As part of a large organization, the regular interactions people within the organization will have with their CEO and their board memberds are overwhelmingly one-directional. There’s webcasts, town halls (remember being in a room with hundreds of people? Strange times), blog posts, interviews, video messages and so on. While there might be a way to ask questions and get feedback, I would not describe this interaction as a personal one. Relative to the number of people working in the organization, not many people will have a direct relationship with the board or the CEO. It’s even worse with the top managememt of companies you do not work for, the chances of meeting them in person are slim. Well, at least for me – maybe you’re super popular with CEOs?
However, you might recall what I wrote a while ago about the monkey sphere. It’s the amount of people our brain is capable of seeing as, well, people, because we cannot sustain more than a set number of social relationships. Everyone else kind of becomes the backdrop to one’s personal story. That does not mean that a person does not care about the wellbeing of people outside of that sphere, it just means that our little monkey brains are incapable of truly conceptualizing those outside the sphere as actual, real people with a social relationship to us. So, for someone working in a large organization, the chances are high the CEO and the board will not be part of their personal monkey sphere, and vice versa. Again, even worse with the management of other companies.
This puts any leadership team in a difficult position, right? They need to communicate to a lot of people that they do not see, can not see as real people (which does not say they do not respect those people. Again, monkey brains!). And their communication is received by someone who is most likely not able to view them as a person either. If one-directional communication was not difficult enough, this adds additional layers of complexity.
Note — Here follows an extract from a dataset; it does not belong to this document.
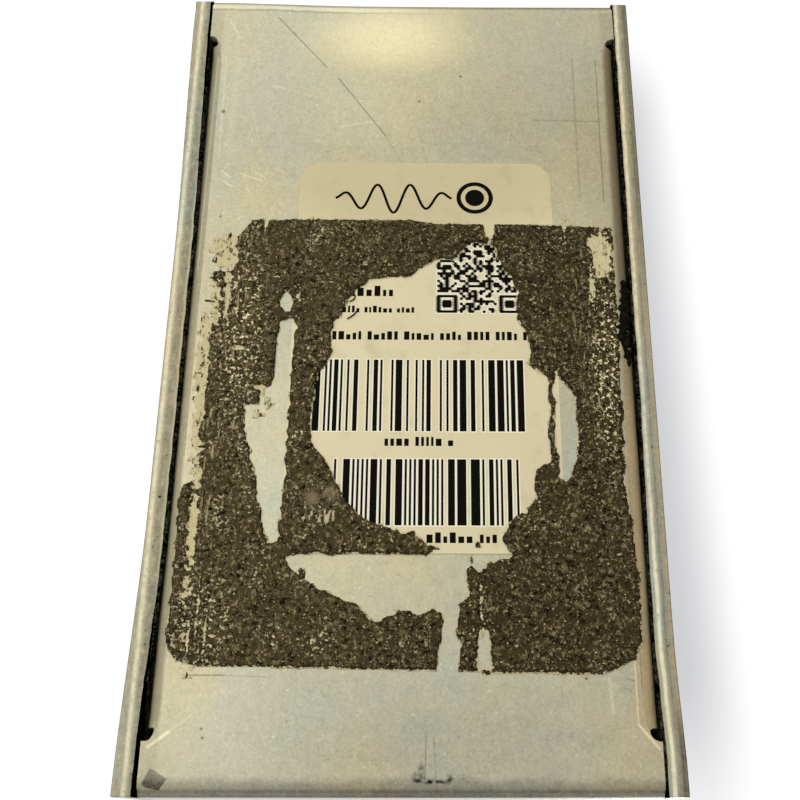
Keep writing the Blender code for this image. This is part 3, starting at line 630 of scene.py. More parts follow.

Don’t get me wrong, I feel it’s absolutely necessary for a leadership team to offer frequent and varied communication to their people, and of course those need to be mostly one-directional. Nobody expects their top management to be anything more than human. I do wonder how board members cope with this though. I’ve been noticing a shift in public media where top managers of some companies try to appear more personable, down to earth and “normal” than before. Maybe this is one possible strategy, although it seems a bit weird to me. I mean, when this manager of that company says they care about you as their consumer, honest! But they have never met you, will probably never meet you, and will probably not show up to your next properly socially distanced gathering, what kind of relationship do you really have with them? And seeing how many companies choose to use this kind of strategy, it has to be somewhat effective, so why does it work? For me personally, I noticed that I do tend to react positively to relationship-focused messages by other companies (as a consumer), but only as long as I trust the company. Once there’s been a breach of trust, it seems extra rude to pretend that we have a relationship, and it has a much more negative effect.
So maybe there’s a lesson here even for us non-CEOs and not-board members: If you are choosing to communicate in a way that appeals to others’ social brains, make sure you’re trustworthy.